Aliya's crates/olga-bridge (Chunk 3.1, ADR-0068 D9.6) discovered this gap empirically while exercising the messy-real-world resilience fixture : the bridge re-export surface olga_bridge::TableCell showed max_colspan = 1 even when the input xlsx had merge_cells("Identité", colspan=2). The fix unblocks the consumer-side T pipeline at Chunk 5.1 onboarding — instead of inferring merges by gap detection, the T-pipeline dispatches directly on TableCell.colspan > 1.

0.1.2 — 2026-05-25

Per-format feature flags — opt-out binary size for downstream consumers (e.g. mobile surfaces).

Added

  • [features] block in Cargo.toml exposing 4 per-format feature flags : xlsx / pdf / docx / html. Default feature set is ["xlsx", "pdf", "docx", "html"] — full backward compatibility with v0.1.1 behavior (no change for consumers who don't opt out).
  • A private umbrella _ooxml feature that pulls in the shared quick-xml + zip deps that both DOCX and XLSX need ; gated transitively by xlsx and docx features. Consumers should NOT enable _ooxml directly.
  • Compile-time feature-disabled error path : when a format's feature is opted out, Document::open() and the CLI select_decoder() dispatch return IdpError::UnsupportedFormat carrying a "feature disabled at compile time" message. The Format enum keeps all 4 variants visible so the public API stays stable across feature combinations.

Changed

  • Format-specific dependencies are now optional = true in Cargo.toml :
  • calamine → gated by xlsx
  • pdf_oxide → gated by pdf
  • scraper + ego-tree → gated by html
  • quick-xml + zip → gated by _ooxml (transitively by xlsx and docx)
  • The PDF spatial renderer modules (output::markdown + output::spatial + output::rules + helpers col_resolve / row_cluster) are now cfg-gated on the pdf feature. These modules consume pdf_oxide::layout::TextChar directly and have no meaningful rendering path without PDF support.
  • Integration test files (tests/docx_tests.rs / tests/pdf_tests.rs / tests/xlsx_tests.rs / tests/html_tests.rs) gated with #![cfg(feature = "X")] — disabled formats compile to an empty test-binary shell with zero tests.

Compatibility

Fully backward-compatible with v0.1.1 for consumers using olga = "0.1" without explicit feature manipulation : the default feature set replicates v0.1.1's all-formats behavior verbatim. Consumers opting out of formats (e.g. default-features = false, features = ["xlsx", "html"]) gain measurable binary-size reduction.

Downstream impact

Aliya's crates/olga-bridge (Chunk 3.1, ADR-0067) consumes this release to support its mobile-surface feature-flag discipline. The bridge propagates the 4 feature flags one-to-one so Aliya mobile builds can opt out of PDF + DOCX while keeping XLSX + HTML for the dominant onboarding flow (Excel catalog import + product-page web scraping).

0.1.1 — 2026-04-21

Docs patch — surface the independent v0.1.0 benchmark on PyPI and crates.io.

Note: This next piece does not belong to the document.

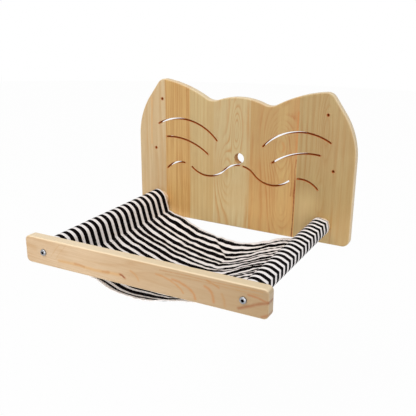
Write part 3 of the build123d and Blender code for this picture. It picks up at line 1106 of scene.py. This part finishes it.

No engine changes. This release publishes the independent, reproducible post-release audit at olga_v0.1.0_benchmark/ and links it from the crate README, the PyPI README, the MkDocs landing page, and BENCHMARKS.md. Headline result on a 50-file mixed-format corpus: 1.62× faster and 2.62× more extracted content than a hand-routed best-of-breed pipeline. The crate metadata author field is also corrected from "Hugues Tankouo" to "Hugues Dtankouo".

0.1.0 — 2026-04-21

First public release — the end-to-end Olga pipeline in one cut.

Olga's first public release. This foundational cut ships the full intelligent document processing pipeline: a Rust core that parses PDF, DOCX, XLSX, and HTML with provenance tracking and table reconstruction, a Python distribution (olgadoc) with a strictly-typed API surface, an olga CLI for inspection, extraction, search, and page-level access, runnable examples, end-to-end regression coverage, an MkDocs site, and a full CI/CD pipeline publishing to crates.io and PyPI. The public API is stable enough for evaluation and prototyping; expect minor breaking changes on the path to 1.0.